Going abroad for a school term can be an incredible experience. A student can work in a new environment, often one that offers features and facilities that aren’t available at Blake. Whenever someone goes to a new place, they get exposure to a new culture, education system, and living experience. Every year, several Blake students study abroad for either a year or a semester, and this year, Anna Ehrlich ’14 will be going to Israel to spend her second semester at a school through the Eisendrath International Exchange program, sponsored by the National Federation of Temple Youth.
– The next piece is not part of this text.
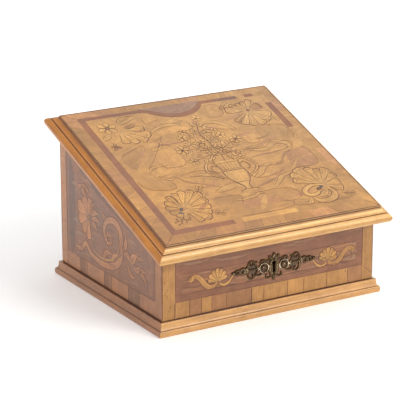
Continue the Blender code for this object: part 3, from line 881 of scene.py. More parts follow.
    def metal(self, name: str, dark: Rgb, bright: Rgb, rough: float, wear_and_highlight: bool = False) -> Material:
        """Old metal: a dark skin that clouds over, and bright metal where wear or a painted highlight shows.

        Args:
            name: Name of the finish.
            dark: Display colour of the skin.
            bright: Display colour of the bare metal.
            rough: Middle roughness.
            wear_and_highlight: True where the mesh gives a share of wear and painted highlight, from below 0
                for darkened edges to 1 for bright.

        Returns:
            The material.
        """
        material, s, shader = self.start(name)
        place = s.place()
        age = s.node("ShaderNodeGroup", {"Vector": place}, node_tree=self.patina).outputs
        fine = s.noise(place, 420.0, 4.0, 0.6)
        cloud = s.remap(age["Cloud"], 0.3, 0.7, 0.75, 1.15)
        bright_level = 0.12
        if wear_and_highlight:
            # The mesh's share of wear and painted highlight; below 0 it darkens the metal
            bright_level = s.attribute("wear_and_highlight").outputs["Fac"]
            cloud = s.times(cloud, s.remap(bright_level, -0.5, 0.0, 0.22, 1.0))
        bright_share = s.remap(s.plus(bright_level, s.times(s.less(fine, 0.5), 0.5)), 0.35, 0.8)
        skin = s.mix(bright_share, opaque(dark), opaque(bright))
        base = s.mix(1.0, skin, s.colour(cloud, cloud, cloud), "MULTIPLY")
        height = s.plus(fine, age["Dent"])
        bump = s.node("ShaderNodeBump", {"Height": height, "Strength": 0.3, "Distance": 0.0003})
        s.feed(shader, {"Base Color": base, "Roughness": s.remap(bright_share, 0.0, 1.0, rough + 0.12, rough - 0.12),
                        "Normal": bump.outputs["Normal"], "Metallic": 1.0})
        return material


# Mouldings


def arc(centre: Point, radii: Point, start: float, end: float, count: int) -> Array:
    """Points on an ellipse's arc between two angles in degrees."""
    angle = np.radians(np.linspace(start, end, count))
    return np.stack([centre[0] + radii[0] * np.cos(angle), centre[1] + radii[1] * np.sin(angle)], axis=1)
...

Ehrlich is driven to take advantage of this opportunity to study for a semester in Israel by her own culture and heritage as a Jewish person. The school Ehrlich will be attending is on a kibbutz. She defines a kibbutz to be “a small society, technically socialist. You live there and you can farm there—to live there you have to do some sort of work for the kibbutz…most people don’t have jobs outside of the kibbutz. The one I’ll be staying at runs a hotel and that’s how it supports itself. It is in many ways its own little society, but still a big part of the Israeli culture.” Experiencing and understanding the lifestyle in a kibbutz is a primary reason that Ehrlich is taking this semester abroad.
Education is also a motive behind going to Israel for a semester. “I’m taking all my general classes. I also gain Hebrew and Israeli Land, Cultures, and People, so that focuses on Israeli life and cultural development through existence—since Israel isn’t that old, you can cover the entire history in a semester.” Alongside study in history and language, general features of Israel, Ehrlich also hopes to study current issues and observe the situation in Israel firsthand, rather than on a television screen. “I hope to develop a foreign affairs perspective from a non-American, international perspective,” says Ehrlich.
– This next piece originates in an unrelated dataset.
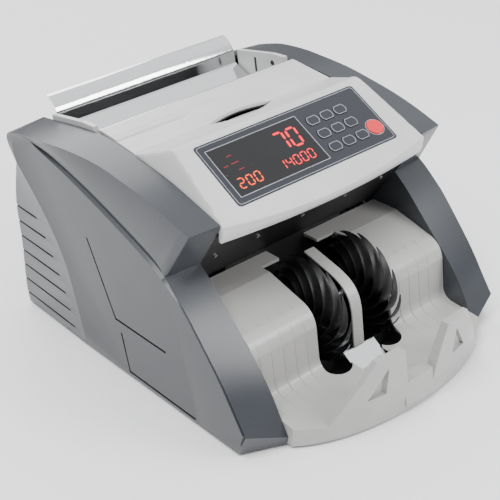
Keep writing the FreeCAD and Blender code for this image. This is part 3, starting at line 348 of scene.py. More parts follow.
def apply_modifier(piece, kind, **settings):
    """Adds a modifier, sets it up and applies it."""
    bpy.ops.object.select_all(action="DESELECT")
    piece.select_set(True)
    bpy.context.view_layer.objects.active = piece
    modifier = piece.modifiers.new(kind.lower(), kind)
    for key, value in settings.items():
        setattr(modifier, key, value)
    bpy.ops.object.modifier_apply(modifier=modifier.name)


def soften(piece, width_mm, segments=2, angle=30.0):
    """Rounds the piece's sharp edges by a small radius."""
    apply_modifier(piece, "BEVEL", width=width_mm * MM, segments=segments, limit_method="ANGLE",
                   angle_limit=math.radians(angle), use_clamp_overlap=True)


def shade(piece, angle=35.0):
    bpy.ops.object.select_all(action="DESELECT")
    piece.select_set(True)
    bpy.context.view_layer.objects.active = piece
    bpy.ops.object.shade_smooth_by_angle(angle=math.radians(angle))


def cut(piece, cutter):
    """Takes the cutter's shape out of the piece, and the cut walls get the cutter's finish."""
    apply_modifier(piece, "BOOLEAN", operation="DIFFERENCE", object=cutter, solver="EXACT",
                   material_mode="TRANSFER")
    bpy.data.objects.remove(cutter)


def join(pieces):
    """Joins pieces into the first of them."""
    bpy.ops.object.select_all(action="DESELECT")
    for piece in pieces:
        piece.select_set(True)
    bpy.context.view_layer.objects.active = pieces[0]
    bpy.ops.object.join()
    return pieces[0]


def mirrored(piece, name):
    """A copy of the piece on the other side of the machine, with its own mesh."""
    twin = piece.copy()
    twin.data = piece.data.copy()
    twin.name = name
    twin.data.name = name
    bpy.context.collection.objects.link(twin)
    twin.data.transform(Matrix.Scale(-1, 4, (1, 0, 0)))
    twin.data.flip_normals()
    return twin


def dress(piece, finish, body, replaced=()):
    """Gives a finished piece its material and the body that it rides on, and hides the CAD parts it replaces.
    """
    if not piece.data.materials:
        piece.data.materials.append(finish)
    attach(piece, body)
    if replaced:
        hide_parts(*replaced)
    print(f"{piece.name}: {len(piece.data.polygons)} faces, rides on {body}")
    return piece


# %% [markdown]
# ## The side covers
# Each side of the machine is one big moulded cover, hollow inside. Seen from the side it is an arch
# whose front arm overhangs the stacker. Its flat outer panel is bounded above by a long curved line,
# where a narrow channel runs down to the toe, and above the channel the surface leans in to the top
# band, which flares out again at the rear. Behind a crease the panel leans in once more, and that part
# carries the seven vents. Five nested rings of corners describe all of that: the inner face, the outer
# silhouette, the channel's upper edge, the channel's bottom and the panel's own edge.

# %% The rings of the left cover
INNER_FACE = -98.5
PANEL_FACE = -130.0
BASE_HEIGHT = 2.0


def at(x, *outline):
    """Points of a side view (y, z) at one distance x from the machine's middle."""
    return [(x, y, z) for y, z in outline]


inner_ring = (
    smooth_run(at(INNER_FACE, (-96.2, 162.7), (-40.5, 179.8), (4.5, 187.7), (52.1, 193), (142, 185)), 28)
    + smooth_run(at(INNER_FACE, (142, 185), (149.5, 179), (151, 170), (146, 155)), 6)
    + smooth_run(at(INNER_FACE, (146, 155), (162, 118), (178, 61), (190, 15), (188.5, BASE_HEIGHT)), 14)
    + straight_run(at(INNER_FACE, (188.5, BASE_HEIGHT), (83, BASE_HEIGHT), (-142.6, BASE_HEIGHT)), 10)
    + straight_run(at(INNER_FACE, (-142.6, BASE_HEIGHT), (-145.5, 9.5)), 2)
    + smooth_run(at(INNER_FACE, (-145.5, 9.5), (-132, 40.3), (-120, 58.6), (-97.8, 84.8), (-76, 110.5),
                    (-64.2, 121.7)), 16)
    + straight_run(at(INNER_FACE, (-64.2, 121.7), (-94.5, 158.5), (-96.2, 162.7)), 5))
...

Along with expanding her perspective and knowledge in current issues, Ehrlich would like to explore Judaism further. “I want to broaden my understanding of Reform Judaism outside of my temple, since it’s a broad spectrum that I’m on a conservative side of—I want to learn about more liberal Jews, Reconstructionist Jews, other Jewish stuff.”
By going to Israel for a semester, Anna hopes to significantly increase her knowledge of the Israeli lifestyle, language, culture, and history, Israeli perspective on its affairs, and understanding of her religion.